[Collection entries]
+ + + + + + +

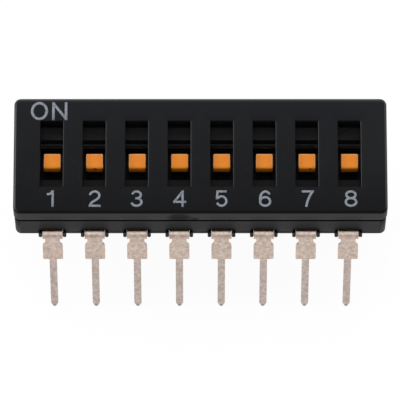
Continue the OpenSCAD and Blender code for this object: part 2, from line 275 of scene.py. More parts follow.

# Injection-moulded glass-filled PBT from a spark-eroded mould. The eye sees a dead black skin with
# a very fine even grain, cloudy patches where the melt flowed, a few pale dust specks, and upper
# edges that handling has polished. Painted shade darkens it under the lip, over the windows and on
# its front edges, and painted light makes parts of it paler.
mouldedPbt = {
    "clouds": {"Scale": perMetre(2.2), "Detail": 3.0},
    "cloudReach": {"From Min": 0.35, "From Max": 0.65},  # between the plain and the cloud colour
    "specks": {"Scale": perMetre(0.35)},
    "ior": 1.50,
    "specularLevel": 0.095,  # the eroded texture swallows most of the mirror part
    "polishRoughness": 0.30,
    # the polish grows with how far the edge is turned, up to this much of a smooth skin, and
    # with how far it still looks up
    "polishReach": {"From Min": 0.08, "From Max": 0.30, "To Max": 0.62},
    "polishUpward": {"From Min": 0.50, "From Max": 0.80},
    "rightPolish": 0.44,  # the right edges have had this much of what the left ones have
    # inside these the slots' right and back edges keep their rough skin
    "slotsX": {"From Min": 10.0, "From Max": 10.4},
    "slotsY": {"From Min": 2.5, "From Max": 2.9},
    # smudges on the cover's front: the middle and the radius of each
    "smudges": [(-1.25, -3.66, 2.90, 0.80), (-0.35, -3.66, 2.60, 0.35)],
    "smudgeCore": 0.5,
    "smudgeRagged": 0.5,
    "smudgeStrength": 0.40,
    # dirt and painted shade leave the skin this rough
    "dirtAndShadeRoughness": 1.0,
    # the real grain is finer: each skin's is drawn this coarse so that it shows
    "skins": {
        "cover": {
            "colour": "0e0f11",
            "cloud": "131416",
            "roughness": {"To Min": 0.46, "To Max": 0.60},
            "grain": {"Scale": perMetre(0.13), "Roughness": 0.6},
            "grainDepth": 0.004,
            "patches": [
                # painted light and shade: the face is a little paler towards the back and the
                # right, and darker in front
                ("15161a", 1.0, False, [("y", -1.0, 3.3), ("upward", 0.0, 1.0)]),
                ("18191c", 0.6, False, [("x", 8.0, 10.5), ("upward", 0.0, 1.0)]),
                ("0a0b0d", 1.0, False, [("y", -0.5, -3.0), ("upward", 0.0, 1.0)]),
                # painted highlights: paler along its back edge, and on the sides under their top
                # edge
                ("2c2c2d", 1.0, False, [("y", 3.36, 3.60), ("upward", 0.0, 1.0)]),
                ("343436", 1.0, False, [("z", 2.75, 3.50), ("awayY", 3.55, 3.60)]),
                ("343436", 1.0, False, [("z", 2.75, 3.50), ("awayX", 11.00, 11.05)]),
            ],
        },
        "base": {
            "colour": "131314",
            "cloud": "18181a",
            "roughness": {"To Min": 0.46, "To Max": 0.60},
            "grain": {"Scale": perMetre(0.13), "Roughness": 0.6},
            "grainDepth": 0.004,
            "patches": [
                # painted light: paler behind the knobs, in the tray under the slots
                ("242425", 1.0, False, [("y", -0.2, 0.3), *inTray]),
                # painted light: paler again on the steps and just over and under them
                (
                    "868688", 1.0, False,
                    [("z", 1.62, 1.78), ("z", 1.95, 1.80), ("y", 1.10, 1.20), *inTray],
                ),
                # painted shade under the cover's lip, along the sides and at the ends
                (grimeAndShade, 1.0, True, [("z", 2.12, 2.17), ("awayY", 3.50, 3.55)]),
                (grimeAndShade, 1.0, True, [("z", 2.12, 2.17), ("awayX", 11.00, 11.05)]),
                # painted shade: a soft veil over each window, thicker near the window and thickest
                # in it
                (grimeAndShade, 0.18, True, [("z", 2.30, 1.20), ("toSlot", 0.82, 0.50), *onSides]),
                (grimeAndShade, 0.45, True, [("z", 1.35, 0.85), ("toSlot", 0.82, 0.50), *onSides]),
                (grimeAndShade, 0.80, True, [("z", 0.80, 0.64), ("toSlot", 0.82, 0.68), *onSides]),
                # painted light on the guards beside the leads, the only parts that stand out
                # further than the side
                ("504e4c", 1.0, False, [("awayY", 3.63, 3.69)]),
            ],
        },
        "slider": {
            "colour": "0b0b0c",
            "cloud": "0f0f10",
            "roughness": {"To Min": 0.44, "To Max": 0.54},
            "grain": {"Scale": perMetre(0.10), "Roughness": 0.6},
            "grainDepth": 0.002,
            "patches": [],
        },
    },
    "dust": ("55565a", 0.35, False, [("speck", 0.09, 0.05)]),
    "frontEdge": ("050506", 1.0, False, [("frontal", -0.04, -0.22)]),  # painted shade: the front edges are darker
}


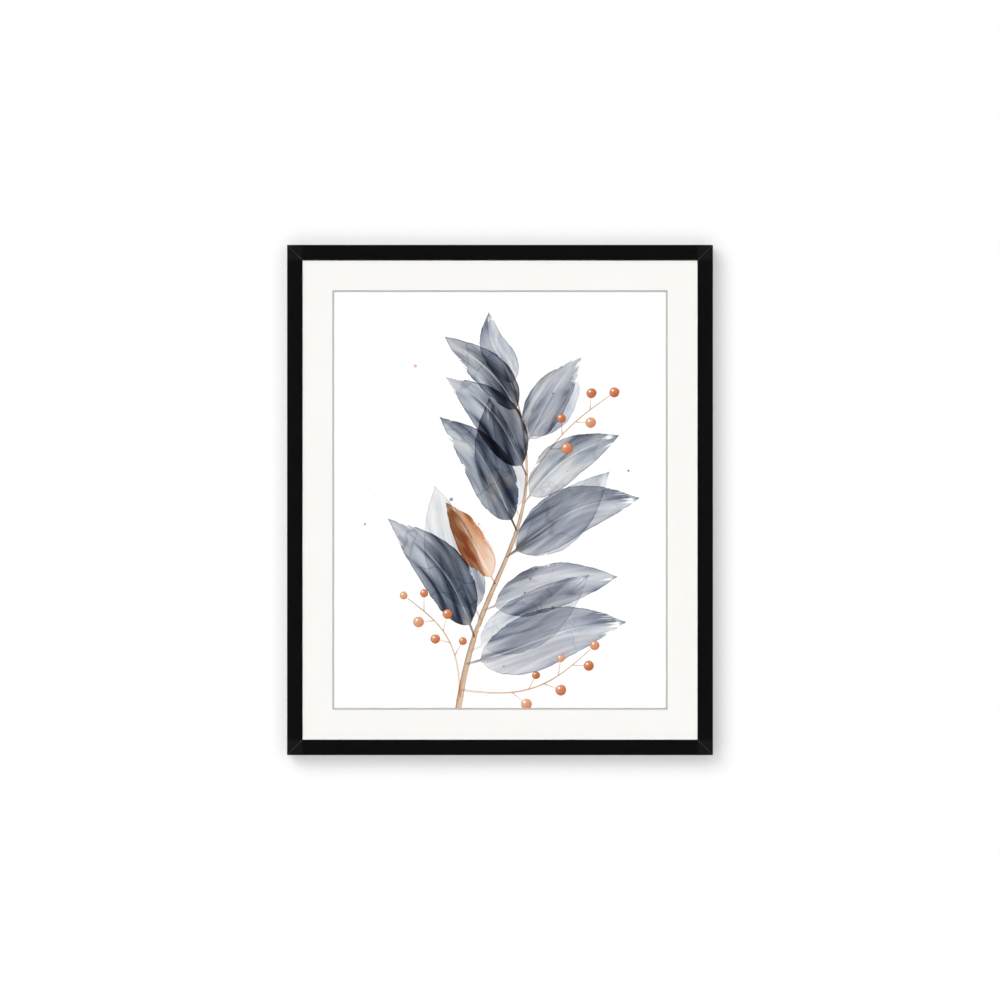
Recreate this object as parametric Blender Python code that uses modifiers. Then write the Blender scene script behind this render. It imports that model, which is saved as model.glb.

+ + + + + + +

**Your task**
Extract every record and return it verbatim.

**Correct response**
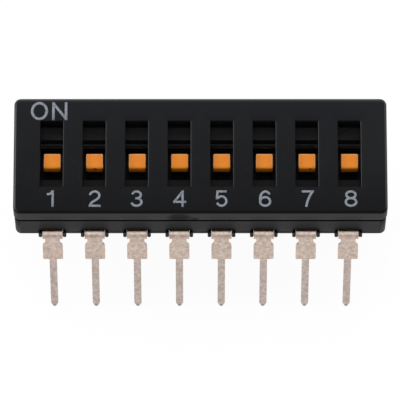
Continue the OpenSCAD and Blender code for this object: part 2, from line 275 of scene.py. More parts follow.

# Injection-moulded glass-filled PBT from a spark-eroded mould. The eye sees a dead black skin with
# a very fine even grain, cloudy patches where the melt flowed, a few pale dust specks, and upper
# edges that handling has polished. Painted shade darkens it under the lip, over the windows and on
# its front edges, and painted light makes parts of it paler.
mouldedPbt = {
    "clouds": {"Scale": perMetre(2.2), "Detail": 3.0},
    "cloudReach": {"From Min": 0.35, "From Max": 0.65},  # between the plain and the cloud colour
    "specks": {"Scale": perMetre(0.35)},
    "ior": 1.50,
    "specularLevel": 0.095,  # the eroded texture swallows most of the mirror part
    "polishRoughness": 0.30,
    # the polish grows with how far the edge is turned, up to this much of a smooth skin, and
    # with how far it still looks up
    "polishReach": {"From Min": 0.08, "From Max": 0.30, "To Max": 0.62},
    "polishUpward": {"From Min": 0.50, "From Max": 0.80},
    "rightPolish": 0.44,  # the right edges have had this much of what the left ones have
    # inside these the slots' right and back edges keep their rough skin
    "slotsX": {"From Min": 10.0, "From Max": 10.4},
    "slotsY": {"From Min": 2.5, "From Max": 2.9},
    # smudges on the cover's front: the middle and the radius of each
    "smudges": [(-1.25, -3.66, 2.90, 0.80), (-0.35, -3.66, 2.60, 0.35)],
    "smudgeCore": 0.5,
    "smudgeRagged": 0.5,
    "smudgeStrength": 0.40,
    # dirt and painted shade leave the skin this rough
    "dirtAndShadeRoughness": 1.0,
    # the real grain is finer: each skin's is drawn this coarse so that it shows
    "skins": {
        "cover": {
            "colour": "0e0f11",
            "cloud": "131416",
            "roughness": {"To Min": 0.46, "To Max": 0.60},
            "grain": {"Scale": perMetre(0.13), "Roughness": 0.6},
            "grainDepth": 0.004,
            "patches": [
                # painted light and shade: the face is a little paler towards the back and the
                # right, and darker in front
                ("15161a", 1.0, False, [("y", -1.0, 3.3), ("upward", 0.0, 1.0)]),
                ("18191c", 0.6, False, [("x", 8.0, 10.5), ("upward", 0.0, 1.0)]),
                ("0a0b0d", 1.0, False, [("y", -0.5, -3.0), ("upward", 0.0, 1.0)]),
                # painted highlights: paler along its back edge, and on the sides under their top
                # edge
                ("2c2c2d", 1.0, False, [("y", 3.36, 3.60), ("upward", 0.0, 1.0)]),
                ("343436", 1.0, False, [("z", 2.75, 3.50), ("awayY", 3.55, 3.60)]),
                ("343436", 1.0, False, [("z", 2.75, 3.50), ("awayX", 11.00, 11.05)]),
            ],
        },
        "base": {
            "colour": "131314",
            "cloud": "18181a",
            "roughness": {"To Min": 0.46, "To Max": 0.60},
            "grain": {"Scale": perMetre(0.13), "Roughness": 0.6},
            "grainDepth": 0.004,
            "patches": [
                # painted light: paler behind the knobs, in the tray under the slots
                ("242425", 1.0, False, [("y", -0.2, 0.3), *inTray]),
                # painted light: paler again on the steps and just over and under them
                (
                    "868688", 1.0, False,
                    [("z", 1.62, 1.78), ("z", 1.95, 1.80), ("y", 1.10, 1.20), *inTray],
                ),
                # painted shade under the cover's lip, along the sides and at the ends
                (grimeAndShade, 1.0, True, [("z", 2.12, 2.17), ("awayY", 3.50, 3.55)]),
                (grimeAndShade, 1.0, True, [("z", 2.12, 2.17), ("awayX", 11.00, 11.05)]),
                # painted shade: a soft veil over each window, thicker near the window and thickest
                # in it
                (grimeAndShade, 0.18, True, [("z", 2.30, 1.20), ("toSlot", 0.82, 0.50), *onSides]),
                (grimeAndShade, 0.45, True, [("z", 1.35, 0.85), ("toSlot", 0.82, 0.50), *onSides]),
                (grimeAndShade, 0.80, True, [("z", 0.80, 0.64), ("toSlot", 0.82, 0.68), *onSides]),
                # painted light on the guards beside the leads, the only parts that stand out
                # further than the side
                ("504e4c", 1.0, False, [("awayY", 3.63, 3.69)]),
            ],
        },
        "slider": {
            "colour": "0b0b0c",
            "cloud": "0f0f10",
            "roughness": {"To Min": 0.44, "To Max": 0.54},
            "grain": {"Scale": perMetre(0.10), "Roughness": 0.6},
            "grainDepth": 0.002,
            "patches": [],
        },
    },
    "dust": ("55565a", 0.35, False, [("speck", 0.09, 0.05)]),
    "frontEdge": ("050506", 1.0, False, [("frontal", -0.04, -0.22)]),  # painted shade: the front edges are darker
}


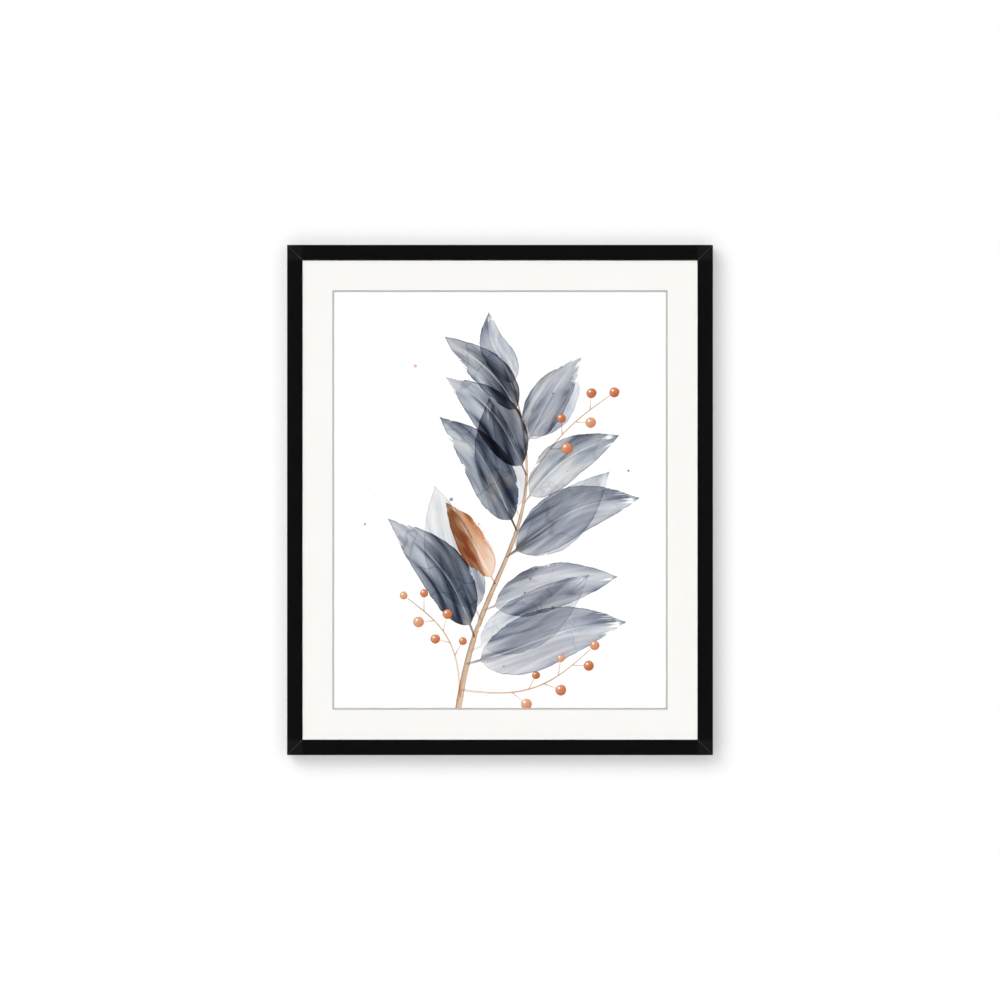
Recreate this object as parametric Blender Python code that uses modifiers. Then write the Blender scene script behind this render. It imports that model, which is saved as model.glb.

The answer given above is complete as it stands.